**SET PROBLEM**
Print the entries below in their entirety, exactly as they are written.

Source records:
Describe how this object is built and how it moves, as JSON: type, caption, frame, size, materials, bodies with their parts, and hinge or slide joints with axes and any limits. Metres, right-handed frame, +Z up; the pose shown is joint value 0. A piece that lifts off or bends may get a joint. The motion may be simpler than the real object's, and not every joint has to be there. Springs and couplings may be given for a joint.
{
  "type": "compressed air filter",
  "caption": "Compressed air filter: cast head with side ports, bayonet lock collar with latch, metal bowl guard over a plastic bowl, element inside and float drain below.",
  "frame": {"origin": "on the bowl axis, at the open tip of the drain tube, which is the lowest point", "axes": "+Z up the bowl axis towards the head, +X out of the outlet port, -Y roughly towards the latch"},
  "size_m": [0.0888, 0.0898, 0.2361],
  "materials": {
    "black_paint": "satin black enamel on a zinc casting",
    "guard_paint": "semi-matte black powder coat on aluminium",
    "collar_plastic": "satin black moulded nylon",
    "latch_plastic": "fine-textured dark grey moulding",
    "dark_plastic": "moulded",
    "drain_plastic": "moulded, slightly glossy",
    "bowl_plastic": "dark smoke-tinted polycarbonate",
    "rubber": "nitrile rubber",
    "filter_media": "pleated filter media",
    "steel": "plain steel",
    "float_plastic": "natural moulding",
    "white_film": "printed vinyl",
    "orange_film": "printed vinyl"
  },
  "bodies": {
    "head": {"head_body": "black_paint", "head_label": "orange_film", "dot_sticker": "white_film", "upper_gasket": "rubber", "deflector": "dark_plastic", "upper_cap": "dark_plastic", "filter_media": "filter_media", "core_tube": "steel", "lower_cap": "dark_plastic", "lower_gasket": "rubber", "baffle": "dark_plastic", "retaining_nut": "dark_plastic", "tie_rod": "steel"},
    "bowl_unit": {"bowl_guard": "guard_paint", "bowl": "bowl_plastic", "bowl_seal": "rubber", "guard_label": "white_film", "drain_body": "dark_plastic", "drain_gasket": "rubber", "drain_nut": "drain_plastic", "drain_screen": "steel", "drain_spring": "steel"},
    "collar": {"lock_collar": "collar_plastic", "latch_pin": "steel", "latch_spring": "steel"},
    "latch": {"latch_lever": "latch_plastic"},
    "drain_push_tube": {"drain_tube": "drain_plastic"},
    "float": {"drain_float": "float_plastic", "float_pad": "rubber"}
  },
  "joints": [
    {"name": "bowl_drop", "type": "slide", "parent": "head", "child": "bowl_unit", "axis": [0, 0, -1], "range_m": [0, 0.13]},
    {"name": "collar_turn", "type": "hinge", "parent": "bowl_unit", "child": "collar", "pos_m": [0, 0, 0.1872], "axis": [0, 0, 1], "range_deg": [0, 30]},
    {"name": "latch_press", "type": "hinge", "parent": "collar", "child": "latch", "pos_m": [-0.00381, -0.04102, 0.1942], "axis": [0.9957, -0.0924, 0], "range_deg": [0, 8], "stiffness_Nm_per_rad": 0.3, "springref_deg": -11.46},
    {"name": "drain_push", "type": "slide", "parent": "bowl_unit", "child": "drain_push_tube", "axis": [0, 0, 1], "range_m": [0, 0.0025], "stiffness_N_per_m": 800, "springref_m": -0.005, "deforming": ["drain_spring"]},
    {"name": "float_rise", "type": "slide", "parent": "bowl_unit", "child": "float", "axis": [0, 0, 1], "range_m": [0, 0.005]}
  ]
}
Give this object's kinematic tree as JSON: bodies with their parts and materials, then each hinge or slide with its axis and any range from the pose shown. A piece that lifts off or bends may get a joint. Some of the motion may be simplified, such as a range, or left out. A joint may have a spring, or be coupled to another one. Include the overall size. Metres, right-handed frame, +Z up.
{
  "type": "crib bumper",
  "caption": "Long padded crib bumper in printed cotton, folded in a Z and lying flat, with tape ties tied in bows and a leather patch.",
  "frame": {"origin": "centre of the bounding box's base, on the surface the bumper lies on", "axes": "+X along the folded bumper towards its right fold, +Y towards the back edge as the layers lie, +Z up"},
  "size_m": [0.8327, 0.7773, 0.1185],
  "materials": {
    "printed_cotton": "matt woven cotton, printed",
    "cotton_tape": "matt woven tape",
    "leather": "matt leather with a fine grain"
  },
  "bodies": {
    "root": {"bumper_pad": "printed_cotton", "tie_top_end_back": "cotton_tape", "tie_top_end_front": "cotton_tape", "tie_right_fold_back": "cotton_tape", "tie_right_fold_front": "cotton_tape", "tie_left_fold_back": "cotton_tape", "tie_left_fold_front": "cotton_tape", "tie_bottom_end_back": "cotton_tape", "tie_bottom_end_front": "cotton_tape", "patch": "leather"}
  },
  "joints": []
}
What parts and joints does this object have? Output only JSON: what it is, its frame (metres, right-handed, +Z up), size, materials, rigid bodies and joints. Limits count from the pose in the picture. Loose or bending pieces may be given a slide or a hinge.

**EXERCISE ANSWER**
Describe how this object is built and how it moves, as JSON: type, caption, frame, size, materials, bodies with their parts, and hinge or slide joints with axes and any limits. Metres, right-handed frame, +Z up; the pose shown is joint value 0. A piece that lifts off or bends may get a joint. The motion may be simpler than the real object's, and not every joint has to be there. Springs and couplings may be given for a joint.
{
  "type": "compressed air filter",
  "caption": "Compressed air filter: cast head with side ports, bayonet lock collar with latch, metal bowl guard over a plastic bowl, element inside and float drain below.",
  "frame": {"origin": "on the bowl axis, at the open tip of the drain tube, which is the lowest point", "axes": "+Z up the bowl axis towards the head, +X out of the outlet port, -Y roughly towards the latch"},
  "size_m": [0.0888, 0.0898, 0.2361],
  "materials": {
    "black_paint": "satin black enamel on a zinc casting",
    "guard_paint": "semi-matte black powder coat on aluminium",
    "collar_plastic": "satin black moulded nylon",
    "latch_plastic": "fine-textured dark grey moulding",
    "dark_plastic": "moulded",
    "drain_plastic": "moulded, slightly glossy",
    "bowl_plastic": "dark smoke-tinted polycarbonate",
    "rubber": "nitrile rubber",
    "filter_media": "pleated filter media",
    "steel": "plain steel",
    "float_plastic": "natural moulding",
    "white_film": "printed vinyl",
    "orange_film": "printed vinyl"
  },
  "bodies": {
    "head": {"head_body": "black_paint", "head_label": "orange_film", "dot_sticker": "white_film", "upper_gasket": "rubber", "deflector": "dark_plastic", "upper_cap": "dark_plastic", "filter_media": "filter_media", "core_tube": "steel", "lower_cap": "dark_plastic", "lower_gasket": "rubber", "baffle": "dark_plastic", "retaining_nut": "dark_plastic", "tie_rod": "steel"},
    "bowl_unit": {"bowl_guard": "guard_paint", "bowl": "bowl_plastic", "bowl_seal": "rubber", "guard_label": "white_film", "drain_body": "dark_plastic", "drain_gasket": "rubber", "drain_nut": "drain_plastic", "drain_screen": "steel", "drain_spring": "steel"},
    "collar": {"lock_collar": "collar_plastic", "latch_pin": "steel", "latch_spring": "steel"},
    "latch": {"latch_lever": "latch_plastic"},
    "drain_push_tube": {"drain_tube": "drain_plastic"},
    "float": {"drain_float": "float_plastic", "float_pad": "rubber"}
  },
  "joints": [
    {"name": "bowl_drop", "type": "slide", "parent": "head", "child": "bowl_unit", "axis": [0, 0, -1], "range_m": [0, 0.13]},
    {"name": "collar_turn", "type": "hinge", "parent": "bowl_unit", "child": "collar", "pos_m": [0, 0, 0.1872], "axis": [0, 0, 1], "range_deg": [0, 30]},
    {"name": "latch_press", "type": "hinge", "parent": "collar", "child": "latch", "pos_m": [-0.00381, -0.04102, 0.1942], "axis": [0.9957, -0.0924, 0], "range_deg": [0, 8], "stiffness_Nm_per_rad": 0.3, "springref_deg": -11.46},
    {"name": "drain_push", "type": "slide", "parent": "bowl_unit", "child": "drain_push_tube", "axis": [0, 0, 1], "range_m": [0, 0.0025], "stiffness_N_per_m": 800, "springref_m": -0.005, "deforming": ["drain_spring"]},
    {"name": "float_rise", "type": "slide", "parent": "bowl_unit", "child": "float", "axis": [0, 0, 1], "range_m": [0, 0.005]}
  ]
}
Give this object's kinematic tree as JSON: bodies with their parts and materials, then each hinge or slide with its axis and any range from the pose shown. A piece that lifts off or bends may get a joint. Some of the motion may be simplified, such as a range, or left out. A joint may have a spring, or be coupled to another one. Include the overall size. Metres, right-handed frame, +Z up.
{
  "type": "crib bumper",
  "caption": "Long padded crib bumper in printed cotton, folded in a Z and lying flat, with tape ties tied in bows and a leather patch.",
  "frame": {"origin": "centre of the bounding box's base, on the surface the bumper lies on", "axes": "+X along the folded bumper towards its right fold, +Y towards the back edge as the layers lie, +Z up"},
  "size_m": [0.8327, 0.7773, 0.1185],
  "materials": {
    "printed_cotton": "matt woven cotton, printed",
    "cotton_tape": "matt woven tape",
    "leather": "matt leather with a fine grain"
  },
  "bodies": {
    "root": {"bumper_pad": "printed_cotton", "tie_top_end_back": "cotton_tape", "tie_top_end_front": "cotton_tape", "tie_right_fold_back": "cotton_tape", "tie_right_fold_front": "cotton_tape", "tie_left_fold_back": "cotton_tape", "tie_left_fold_front": "cotton_tape", "tie_bottom_end_back": "cotton_tape", "tie_bottom_end_front": "cotton_tape", "patch": "leather"}
  },
  "joints": []
}
What parts and joints does this object have? Output only JSON: what it is, its frame (metres, right-handed, +Z up), size, materials, rigid bodies and joints. Limits count from the pose in the picture. Loose or bending pieces may be given a slide or a hinge.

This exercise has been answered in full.